#### Work to complete
Only the lines starting at the one with "# ---- ornament" and ending at the one with "point = shown.matrix_world" should be copied, exactly and with both ends kept.

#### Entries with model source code
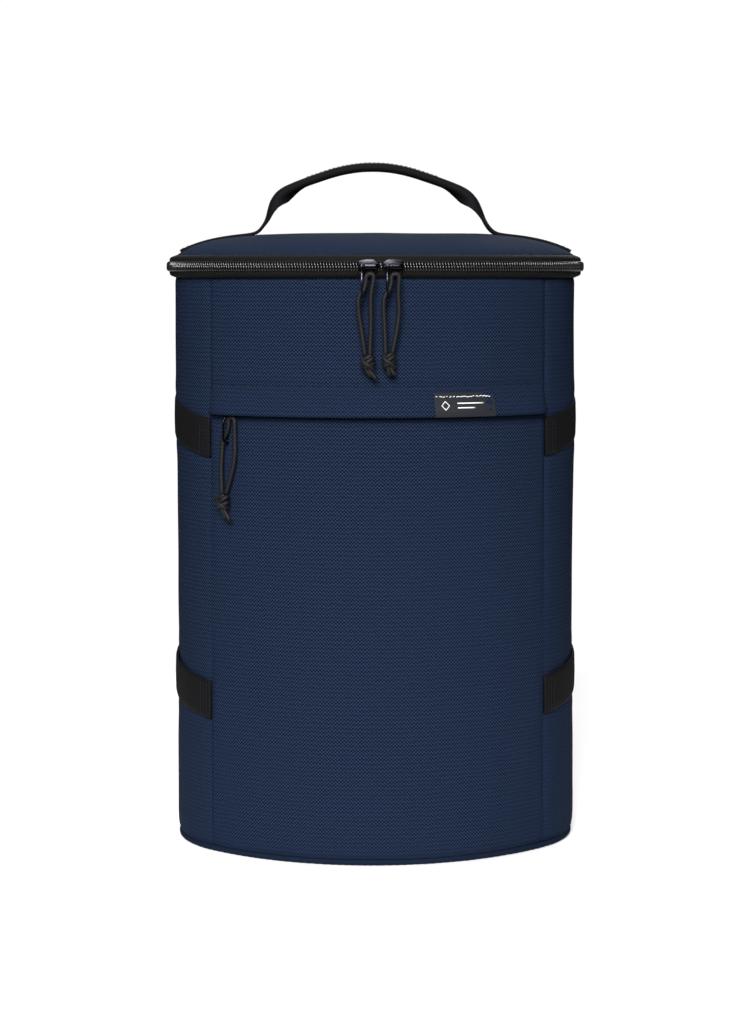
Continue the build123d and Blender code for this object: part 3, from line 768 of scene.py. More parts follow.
def finish(name):
    """A finish by name, made when it is first asked for."""
    if name not in FINISHES:
        c = colours()
        makers = {
            "navy polyester cloth": lambda n: polyester_cloth(n, c.lit_weave, c.weave_shade_and_navy_thread),
            "coated base cloth": lambda n: polyester_cloth(
                n, [x * 0.7 for x in c.lit_weave], [x * 0.7 for x in c.weave_shade_and_navy_thread], bump=0.3
            ),
            "thin lining cloth": lambda n: polyester_cloth(
                n, [x * 0.6 for x in c.lit_weave], [x * 0.6 for x in c.weave_shade_and_navy_thread], 0.8 * MM
            ),
            "bias binding cloth": lambda n: polyester_cloth(
                n, [x * 0.8 for x in c.lit_weave], [x * 0.8 for x in c.weave_shade_and_navy_thread], 0.7 * MM, 1.4 * MM
            ),
            "grosgrain webbing": lambda n: ribbed_weave(n, c.webbing, 0.9 * MM, 0.75 * MM),
            "knitted zip tape": lambda n: ribbed_weave(n, c.tape, 0.7 * MM, 1.1 * MM, 0.8, 0.6),
            "woven binding tape": lambda n: ribbed_weave(n, c.tape, 0.6 * MM, 1.0 * MM),
            "damask label": lambda n: ribbed_weave(n, c.label, 0.35 * MM, 0.5 * MM, 0.55, 0.3, 0.25),
            "braided polyester cord": lambda n: braided_polyester(n, c.cord),
            "black nickel casting": lambda n: plated_metal(n, c.metal, 0.22, 0.5),
            "black nickel sheet": lambda n: plated_metal(n, c.metal, 0.18, 0.9),
            "nylon coil": lambda n: nylon_coil(n, c.coil),
            "silver liner film": lambda n: liner_film(n, c.liner),
            "closed-cell foam": lambda n: cell_foam(n, c.foam),
            "base board": lambda n: cell_foam(n, [0.03, 0.03, 0.035]),
            "navy thread": lambda n: sewing_thread(n, c.weave_shade_and_navy_thread),
            "black thread": lambda n: sewing_thread(n, [0.005, 0.005, 0.006]),
            "white thread": lambda n: sewing_thread(n, c.thread),
        }
        FINISHES[name] = makers[name](name)
    return FINISHES[name]


# ---------------------------------------------------------------- stage


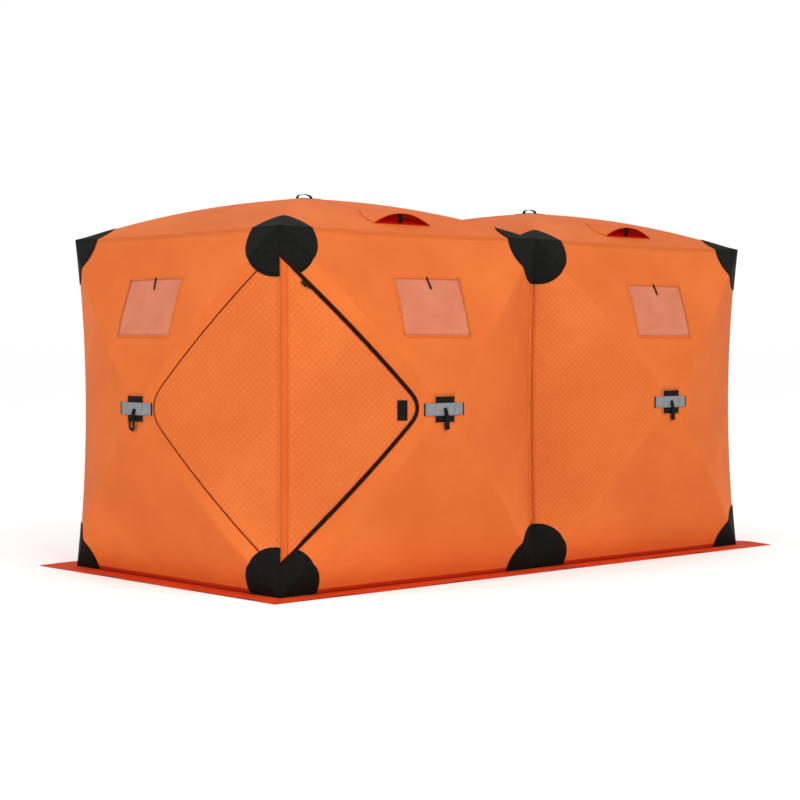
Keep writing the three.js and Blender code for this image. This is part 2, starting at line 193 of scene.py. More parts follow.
class Panel:
    """One square of cloth with its hub; x is to its right and y up as seen from outside."""

    def __init__(self, name, centre, right, up, kinds, bulge, half_up):
        self.name = name
        self.centre = np.array(centre, float)
        self.right = np.array(right, float)
        self.up = np.array(up, float)
        self.out = np.cross(self.right, self.up)
        self.kinds = dict(zip(EDGES, kinds))
        self.bulge = bulge
        self.half_up = half_up
        self.hub = name + "_hub"

    def reach(self, edge):
        """Distance from the panel's middle to this edge."""
        return self.half_up if edge in ("bottom", "top") else HALF

    def half_width(self, edge):
        return HALF if edge in ("bottom", "top") else self.half_up

    def depth(self, edge):
        """Distance from this edge in to the hub's square."""
        return self.reach(edge) - HUB_SQUARE

    def world(self, x, y, z):
        x, y, z = np.broadcast_arrays(x, y, z)
        return (
            self.centre
            + x[..., None] * self.right
            + y[..., None] * self.up
            + z[..., None] * self.out
        )

    def cloth_local(self, edge, s, d):
        """Place on the outside of the cloth, in the panel's frame, for nominal s and d."""
        s, d = np.broadcast_arrays(np.asarray(s, float), np.asarray(d, float))
        depth = self.depth(edge)
        t = np.clip(d / depth, 0, 1)
        half = self.half_width(edge) * (1 - t) + HUB_SQUARE * t
        u = np.clip((s / half + 1) / 2, 0, 1)
        height = self.bulge * t + 4 * RIDGE_BOW * t * (1 - t)
        kind = self.kinds[edge]
        drop = SAG[kind] * 4 * u * (1 - u) * (1 - t) ** 2
        slope = (self.bulge + 4 * RIDGE_BOW * (1 - 2 * t)) / depth
        to_ridge = np.minimum(u, 1 - u) * 2 * half / math.sqrt(2)
        near = np.clip(RIDGE_ROUND - to_ridge, 0, None) ** 2 / (2 * RIDGE_ROUND)
        height = height - drop - slope / math.sqrt(2) * near * np.clip(t / ROUNDING_START, 0, 1)
        inward = d + (0 if kind == "join" else drop)
        tx, ty = TOWARDS[edge]
        ax, ay = ALONG[edge]
        reach = self.reach(edge)
        return tx * (reach - inward) + ax * s, ty * (reach - inward) + ay * s, height

    def cloth(self, edge, s, d, lift=0.0):
        """The same place in the row frame, lifted off the cloth along its normal."""
        at = self.world(*self.cloth_local(edge, s, d))
        if np.any(lift):
            step = NORMAL_STEP
            along = self.world(*self.cloth_local(edge, s + step, d)) - at
            inner = np.minimum(d + step, self.depth(edge))
            inner = np.where(inner - d < step / 2, d - step, inner)
            sign = np.where(inner > d, 1.0, -1.0)[..., None]
            across = (self.world(*self.cloth_local(edge, s, inner)) - at) * sign
            normal = np.cross(along, across)
            normal /= np.maximum(np.linalg.norm(normal, axis=-1, keepdims=True), 1e-12)
            normal *= np.sign(np.sum(normal * self.out, axis=-1, keepdims=True))
            at = at + normal * np.asarray(lift, float)[..., None]
        return at

    def plane_point(self, edge, d, s=0.0):
        """Point on the panel's flat plane, d in from an edge: where a bend starts or ends."""
        tx, ty = TOWARDS[edge]
        ax, ay = ALONG[edge]
        reach = self.reach(edge)
        return self.world(
            np.array(tx * (reach - d) + ax * s), np.array(ty * (reach - d) + ay * s), np.array(0.0)
        )


def wall(name, x, y, right, kinds):
    return Panel(name, (x, y, WALL_HEIGHT / 2), right, (0, 0, 1), kinds, WALL_BULGE, WALL_HEIGHT / 2)


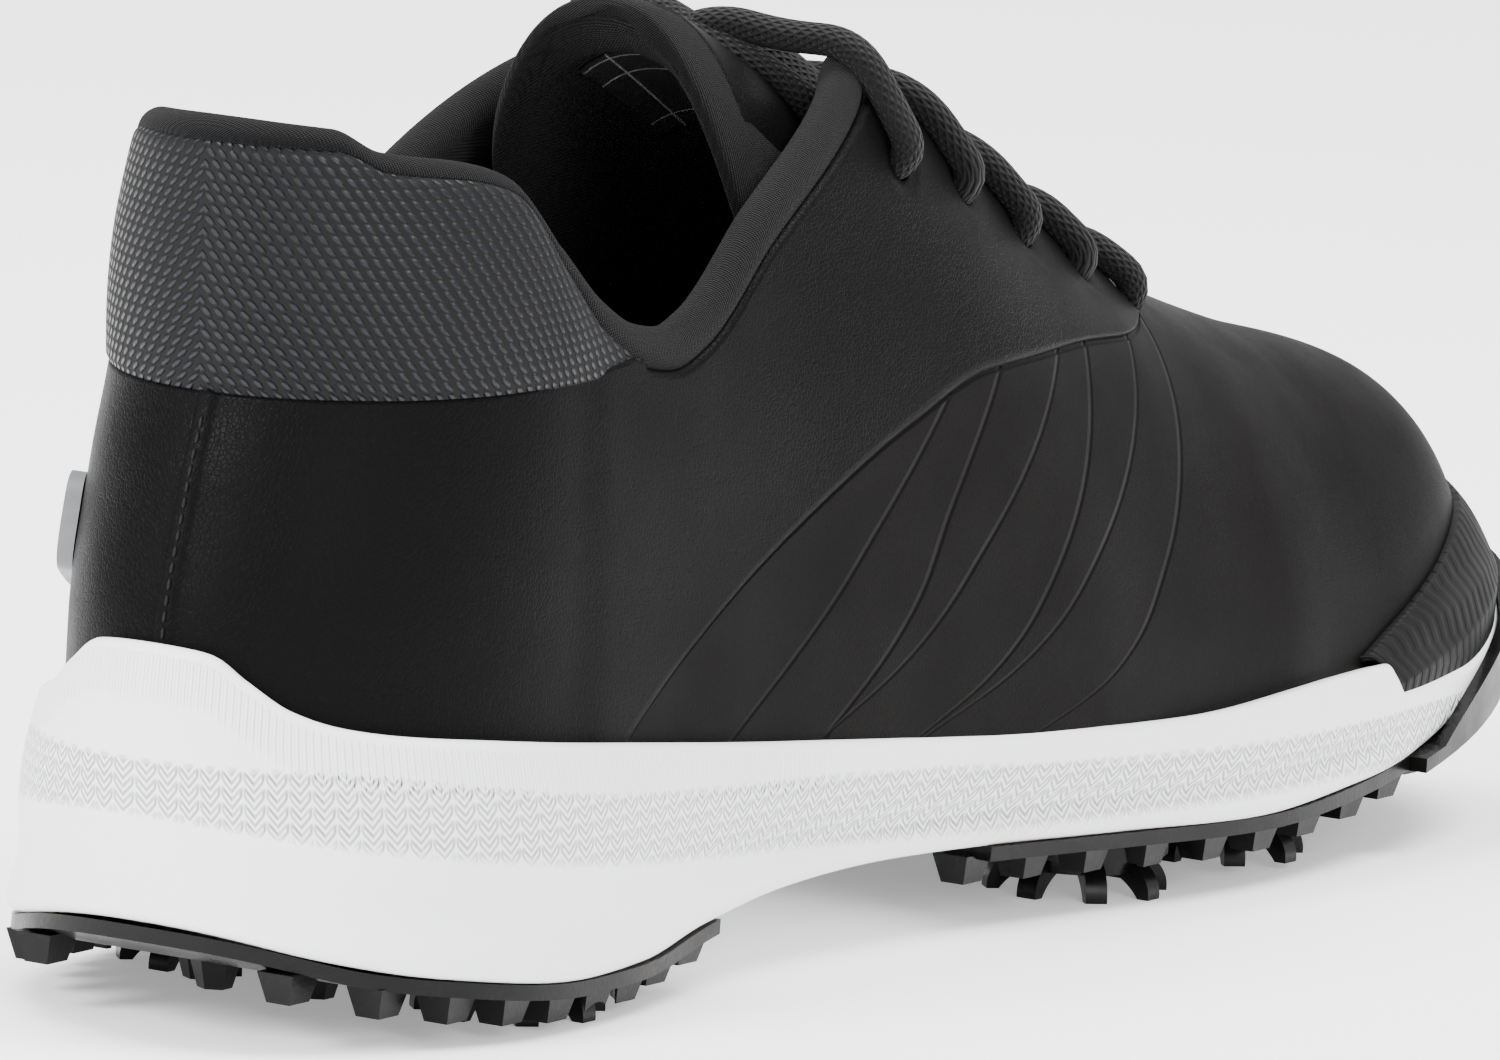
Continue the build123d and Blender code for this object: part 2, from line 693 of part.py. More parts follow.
# ---- soft cleats -------------------------------------------------------------
def cleat(x, y, seat):
    """One cleat: a disc, a stem for the socket and eight legs that curve outwards."""
    with BuildPart() as body:
        with BuildSketch(Plane(at(x, y, seat - SEAT_GAP), z_dir=(0, 0, -1))):
            Circle(CLEAT_RADIUS * 0.74)
        extrude(amount=DISC)
        with BuildSketch(Plane(at(x, y, seat - SEAT_GAP), z_dir=(0, 0, 1))):
            Circle(STEM_RADIUS)
        extrude(amount=STEM_LENGTH)
        for k in range(LEGS):
            leg_plane = Plane(at(x, y, seat), x_dir=(cos(2 * pi * k / LEGS), sin(2 * pi * k / LEGS), 0),
                              z_dir=(sin(2 * pi * k / LEGS), -cos(2 * pi * k / LEGS), 0))
            with BuildSketch(leg_plane):
                with BuildLine():
                    root_top = (CLEAT_RADIUS * 0.66, -0.5)
                    outer_tip = (CLEAT_RADIUS, -CLEAT_HEIGHT)
                    inner_tip = (CLEAT_RADIUS - 1.7, -CLEAT_HEIGHT)
                    root_low = (CLEAT_RADIUS * 0.42, -DISC)
                    ThreePointArc(root_top, (CLEAT_RADIUS * 0.93, -CLEAT_HEIGHT * 0.42), outer_tip)
                    Line(outer_tip, inner_tip)
                    ThreePointArc(inner_tip, (CLEAT_RADIUS * 0.72, -CLEAT_HEIGHT * 0.66), root_low)
                    Line(root_low, root_top)
                make_face()
            extrude(amount=LEG_WIDTH / 2, both=True)
    return body


for number, place in enumerate(CLEAT_SEATS, start=1):
    save(cleat(*place), f"cleat_{number}")

# ---- ornament on the outer heel ----------------------------------------------
with BuildPart() as heel_badge:
    with BuildSketch(Plane(at(32, 20, 57), x_dir=(1, 0, 0), z_dir=(0, 1, 0))):
        SlotOverall(30, 13, rotation=24)
    extrude(amount=30)
    add(upper_solid(-BADGE_THICK), mode=Mode.INTERSECT)
    add(outer_form, mode=Mode.SUBTRACT)
save(heel_badge, "heel_badge")
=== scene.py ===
"""Golf shoe for the left foot: leather upper, knitted ankle band, padded tongue, round lace,
white foam midsole and a black outsole with soft cleats. One operator makes each piece."""
from functools import partial
from math import acos, asin, copysign, cos, pi, radians, sin, sqrt

import bmesh
import bpy
from bpy.props import FloatProperty, PointerProperty
from mathutils import Matrix, Vector


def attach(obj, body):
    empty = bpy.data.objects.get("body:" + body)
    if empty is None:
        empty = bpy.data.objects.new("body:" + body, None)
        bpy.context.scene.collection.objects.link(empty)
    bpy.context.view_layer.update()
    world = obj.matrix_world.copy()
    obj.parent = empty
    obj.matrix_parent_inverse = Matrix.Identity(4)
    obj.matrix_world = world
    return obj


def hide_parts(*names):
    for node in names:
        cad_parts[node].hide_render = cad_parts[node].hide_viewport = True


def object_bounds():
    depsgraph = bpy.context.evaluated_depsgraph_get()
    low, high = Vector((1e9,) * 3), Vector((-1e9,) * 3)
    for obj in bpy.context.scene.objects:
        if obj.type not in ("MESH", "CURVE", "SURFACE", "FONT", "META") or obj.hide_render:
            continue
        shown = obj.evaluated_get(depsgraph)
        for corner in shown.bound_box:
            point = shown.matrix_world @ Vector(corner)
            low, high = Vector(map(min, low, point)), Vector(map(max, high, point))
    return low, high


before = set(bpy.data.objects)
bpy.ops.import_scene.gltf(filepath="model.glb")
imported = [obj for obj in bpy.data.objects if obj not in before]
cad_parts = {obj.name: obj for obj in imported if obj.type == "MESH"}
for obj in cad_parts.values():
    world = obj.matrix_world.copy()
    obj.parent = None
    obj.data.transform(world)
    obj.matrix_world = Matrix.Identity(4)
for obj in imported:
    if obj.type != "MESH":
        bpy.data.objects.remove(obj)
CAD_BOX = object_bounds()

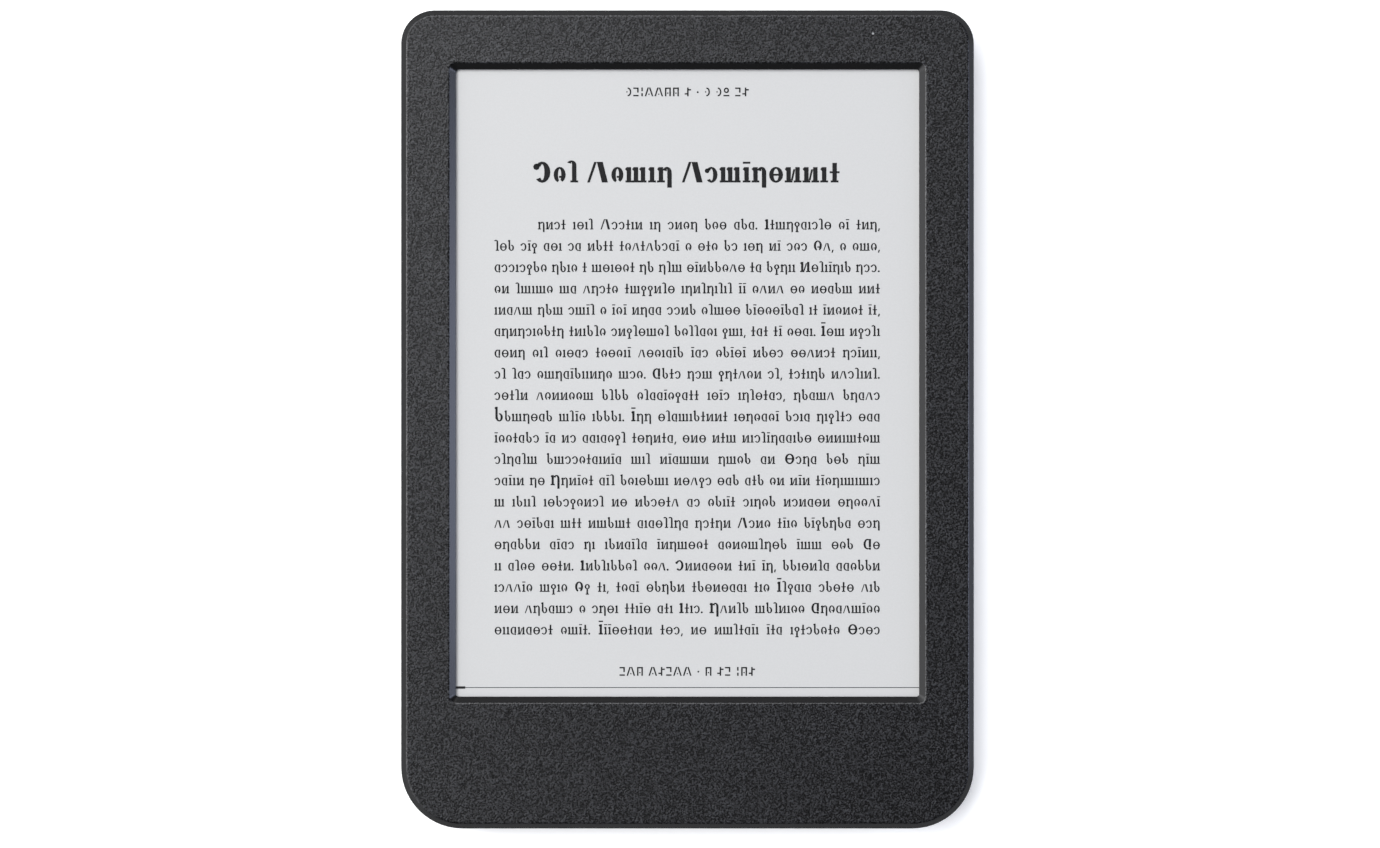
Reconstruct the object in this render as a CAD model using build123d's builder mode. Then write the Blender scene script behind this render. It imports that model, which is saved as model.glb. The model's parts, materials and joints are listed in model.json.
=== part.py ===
from build123d import *
from math import cos, radians, sin
import os

# A six-inch e-reader, as the separate pieces that it comes apart into on a bench.
# It lies on its back: +X to the reader's right, +Y to its top, +Z out of the screen.
# The origin is under the middle of the body, on the plane that it rests on. Millimetres.

os.makedirs("parts", exist_ok=True)

# ------------------------------------------------------------------ driving dimensions

# Window in the front frame, and what lies between it and the outside
window_width = 90.6
window_height = 122.6
window_corner_radius = 0.6
window_lip_radius = 1.3
window_slope_run = 1.25
window_slope_drop = 0.95
side_wall = 1.3
hook_room = 1.8
boss_diameter = 3.4
panel_clearance = 0.5
panel_side_border = 3.7
panel_top_border = 4.6
panel_ledge = 8.5
chin_margin = 25.8

# Stack from the back to the face
back_wall = 1.3
foam_thickness = 0.3
battery_thickness = 3.35
battery_tape_thickness = 0.15
midframe_thickness = 0.9
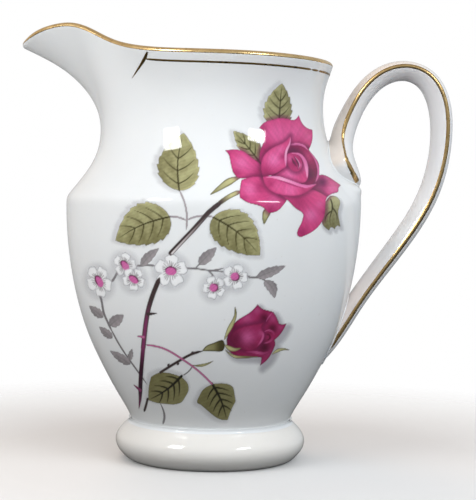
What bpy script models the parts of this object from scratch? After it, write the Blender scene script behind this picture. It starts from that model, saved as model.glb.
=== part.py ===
"""A small porcelain cream jug: a slip-cast body with a beaked spout, standing in a separate foot ring,
with a strap handle luted on by its two roots, and bright gold lines on the rim, neck and handle.

Metres, +Z up. The spout points along -X and the handle along +X, and the jug is symmetric about the
plane Y = 0. Everything is designed about the jug's own turning axis, and an empty moves the whole
jug so that the origin is the middle of the bottom of its bounding box.
"""

import math

import bmesh
import bpy
from mathutils import Vector

MM = 0.001

# Driving dimensions
RIM_RADIUS = 29.0 * MM
RIM_HEIGHT = 98.3 * MM
SPOUT_REACH = 48.1 * MM
LIP_OVERHANG = 0.9 * MM  # the rolled lip and its gold stand this far beyond the rim's keys at the tip
HANDLE_REACH = 58.5 * MM
WALL = 2.4 * MM
LIP_WALL = 1.9 * MM
GAP = 0.3 * MM
SLIP_THICKNESS = 0.4 * MM
GILT_GAP = 0.25 * MM
GILT_THICKNESS = 0.2 * MM
RIM_GILT_DROP = 0.3 * MM
NECK_LINE_DROP = 1.8 * MM
NECK_LINE_HEIGHT = 0.5 * MM
AXIS_X = (SPOUT_REACH - HANDLE_REACH) / 2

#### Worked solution
# ---- ornament on the outer heel ----------------------------------------------
with BuildPart() as heel_badge:
    with BuildSketch(Plane(at(32, 20, 57), x_dir=(1, 0, 0), z_dir=(0, 1, 0))):
        SlotOverall(30, 13, rotation=24)
    extrude(amount=30)
    add(upper_solid(-BADGE_THICK), mode=Mode.INTERSECT)
    add(outer_form, mode=Mode.SUBTRACT)
save(heel_badge, "heel_badge")
=== scene.py ===
"""Golf shoe for the left foot: leather upper, knitted ankle band, padded tongue, round lace,
white foam midsole and a black outsole with soft cleats. One operator makes each piece."""
from functools import partial
from math import acos, asin, copysign, cos, pi, radians, sin, sqrt

import bmesh
import bpy
from bpy.props import FloatProperty, PointerProperty
from mathutils import Matrix, Vector


def attach(obj, body):
    empty = bpy.data.objects.get("body:" + body)
    if empty is None:
        empty = bpy.data.objects.new("body:" + body, None)
        bpy.context.scene.collection.objects.link(empty)
    bpy.context.view_layer.update()
    world = obj.matrix_world.copy()
    obj.parent = empty
    obj.matrix_parent_inverse = Matrix.Identity(4)
    obj.matrix_world = world
    return obj


def hide_parts(*names):
    for node in names:
        cad_parts[node].hide_render = cad_parts[node].hide_viewport = True


def object_bounds():
    depsgraph = bpy.context.evaluated_depsgraph_get()
    low, high = Vector((1e9,) * 3), Vector((-1e9,) * 3)
    for obj in bpy.context.scene.objects:
        if obj.type not in ("MESH", "CURVE", "SURFACE", "FONT", "META") or obj.hide_render:
            continue
        shown = obj.evaluated_get(depsgraph)
        for corner in shown.bound_box:
            point = shown.matrix_world @ Vector(corner)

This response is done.